Capitol Report: June 2017

  • By Della B. Cronin

    The Trump Administration has released its first full-fledged budget proposal, and—as expected—its plans for K-12 education and STEM education programs aren’t great.  The budget proposal calls for a net $9.2 billion cut to the Department of Education, or 13.6 percent of the spending level Congress approved in April.

    Part of the so-called “savings” generated by the cuts would be invested in this administration’s top priority: school choice. The FY 2018 spending would invest about $400 million to expand charter schools and vouchers for private and religious schools, and another $1 billion to push public schools to adopt choice-friendly policies.  President Trump and Education Secretary Betsy DeVos have repeatedly said that they want to shrink the federal role in education and give parents more opportunity to choose their children’s schools.  Reaction from conservative think tanks suggests that the plan falls short on the first goal in service to the second.  New, large federal programs are not in line with those calling for a smaller federal footprint in K-12 education. Some have even likened the plan to the Race to the Top program, which the right characterized as “bribery” for implementation of certain education policies.  

    As was announced in March, the plan would eliminate funding for professional development for classroom teachers under Title II of the Every Student Succeeds Act¸ currently funded tat $2.1 billion.  It would also provide no funds for the new Title IV, Part A block grant and would cut funding for career and technical education programs by 15 percent.  Afterschool programs would be gutted as well via the elimination of funding for the $1.2 billion 21st Century Community Learning Centers program.  Two of the department’s largest expenditures in K-12 education, special education and Title I funds to help poor children, would remain unchanged compared to federal funding levels in the first half of fiscal 2017. Other cuts include eliminating a $15 million program that provides child care for low-income parents in college; a $27 million arts education program; two programs targeting Alaska Native and Native Hawaiian students, totaling $65 million; two international education and foreign language programs, $72 million; a $12 million program for gifted students; and $12 million for Special Olympics education programs.

    The cuts would make space for investments in choice, including $500 million for charter schools, up 50 percent more than the program’s current funding. The administration would invest $250 million in “Education Innovation and Research Grants,” (the new version of the i3 program), and channel those funds to expanding and studying the impacts of vouchers for private and religious schools. 
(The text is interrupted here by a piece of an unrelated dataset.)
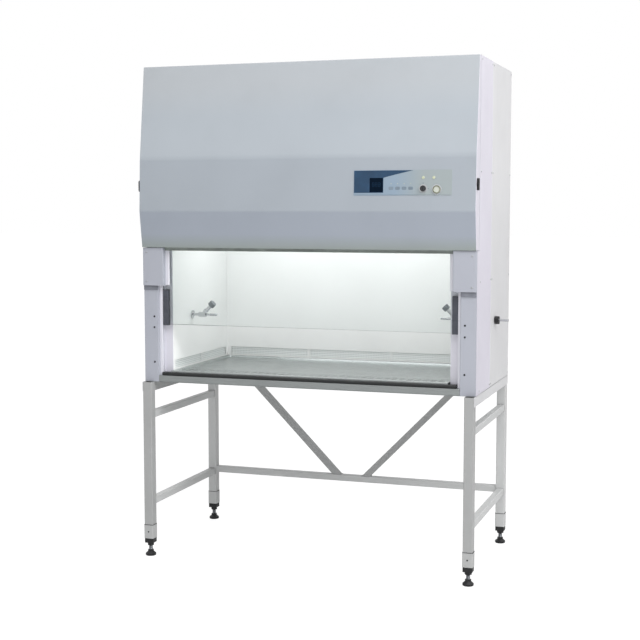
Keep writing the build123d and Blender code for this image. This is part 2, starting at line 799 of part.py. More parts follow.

    The administration is also seeking to overhaul key elements of federal financial aid. The spending proposal would maintain funding for Pell Grants for students in financial need, but it would eliminate more than $700 million in Perkins loans for disadvantaged students; cut work-study funding by almost 50 percent; take a first step toward ending subsidized student loans, for which the government pays interest while the borrower is in school; and end loan forgiveness for public servants. The administration also wants to replace five income-driven student loan repayment plans with a single plan.

    While the White House was busy putting the final touches on this plan, the House Education and the Workforce Committee was unanimously passing a bill that would revise the Federal Perkins Career and Technical Education Act.  That bill, the Strengthening Career and Technical Education for the 21st Century Act (H.R. 2353), updates federal CTE policies to help more students gain the knowledge and skills they need to compete for in-demand jobs, according to its supporters. The proposal is largely identical to legislation the House of Representatives passed in September 2016 by a vote of 405 to 5.  Sponsors of the bill hope it will be on the floor of the House soon.

    At the state level, states are filing their ESSA plans on a rolling basis, and Secretary DeVos recently announced that 17 submitted plans are ready for peer review.  The remaining plans will be submitted in September.  September.  It seems so far away now. It will be here soon enough.